Continua l’avventura di Jana, la nuova creatura a fumetti di Vanna Vinci per la Sergio Bonelli, che si muove in una Bologna misteriosa dove l’artista sarda, bolognese da una vita, riprende in mano un tema a lei caro, le storie di vampiri. Esce oggi La bambina, il secondo volume della quadrilogia Viaggio Notturno, in cui prosegue la storia di Jana, una ragazza che riceve in eredità un appartamento a Bologna da una vecchia amica, la misteriosa Vera Mayers. Un’avventura per Vinci, che per la prima volta si trova alle prese con la serialità, tornando invece, dopo cinque biografie, a una sua storia inedita, che le ha permesso di immergersi nella nostra città, immortalandola, reinventandola, riscoprendola, usandola come tramite per un immaginario stilistico raffinatissimo che unisce tanti influssi culturali (i luoghi inventati da Basoli, i personaggi di Fellini, l’artista Vali Myers), artistici e umani. Palazzi, osterie, sotterranei convivono e alcune regole del fumetto vengono sovvertite.

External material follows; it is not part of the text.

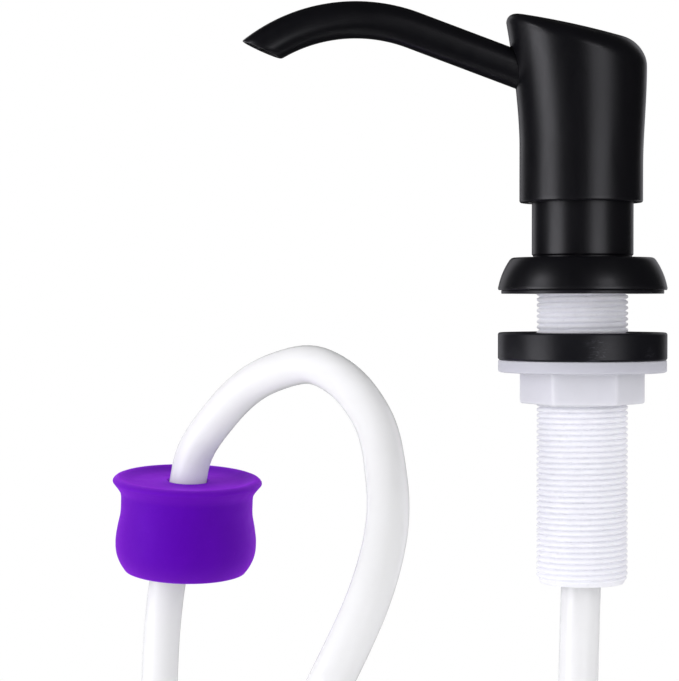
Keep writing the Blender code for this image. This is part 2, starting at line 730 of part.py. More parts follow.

Vinci, ad ogni libro della quadrilogia ricomincia la caccia a dettagli e riferimenti?
"Innanzitutto, se vado in giro e trovo dei posti che mi interessano li fotografo. Ci sono delle strade che ritornano come via Cesare Battisti, via Val d’Aposa che è tra le mie preferite di Bologna, via Nosadella, degli scorci di via del Riccio, oppure consulto google Maps".
Questo viaggio notturno è un’ode a Bologna?
"Sì, sono arrivata alla conclusione che se sono fatta in una certa maniera, dal punto di vista professionale e personale, lo devo per una grossa percentuale a Bologna. Cagliari mi ha fatta, Bologna mi ha rifatta. Una storia di vampiri la potrei ambientare ovunque, la precedente era tra Milano e Cagliari, quella fatta per la Kodansha era a Venezia, Roma, ma la possibilità di farla a Bologna, potendo ridisegnarla, è stata splendida. Bologna è una città bellissima, nonostante oggi ci siano problemi di logistica con molte modifiche urbane. Ma io la desidero, continuo a meravigliarmi dei posti che sono quinte sempre differenti".
Cosa succede nel libro?
C’è un’evoluzione nel rapporto tra Jana, la casa e questa specie di fantasma nello specchio che è Vera. Poi c’è un approfondimento del rapporto tra lei e il vampiro e di quello che le succede all’esterno, nella casa e nella città, e all’interno, mentalmente. C’è qualcosa di fantasmatico e pauroso che accade, a me fa un po’ paura".
Perché il vampiro Lupo ha le sembianze di un Mod tipo Paul Weller?
"Sono partita da Lord Ruthven di Polidori, un personaggio cattivo, per usare una parola da film western, ma anche molto affascinante e sfuggente, perfettamente inserito all’interno della realtà. Non stiamo parlando del conte Dracula, che in questo caso abiterebbe sui colli in una casa nel bosco. Lui gira, conosce un po’ tutti e cercando di immaginare il suo stile, un po’ boomer, mi è venuto in mente Weller. E un po’ anche un musicista dei Buzzcocks che ha quel taglio mod. E quindi jeans neri, stivaletto, giacca di pelle".
Jana ricorda invece l’Alinovi.
"Su Facebook avevo pubblicato un disegno, anche un po’ inconsapevolmente, che poi mi è servito per costruire i personaggi. Quello era un personaggio effettivamente molto simile all’Alinovi, che camminava in via Nosadella. Non mi ero resa conto che le somigliasse, ma a un certo punto nei commenti è successa una baraonda, con tanti che scrivevano. Credo che tutto sia successo senza che me ne rendessi conto, perché in fondo volevo che un certo mood di quegli anni affiorasse. Nel fumetto tutto è possibile e mi piaceva prendere la città e farla tornare a un’altra estetica".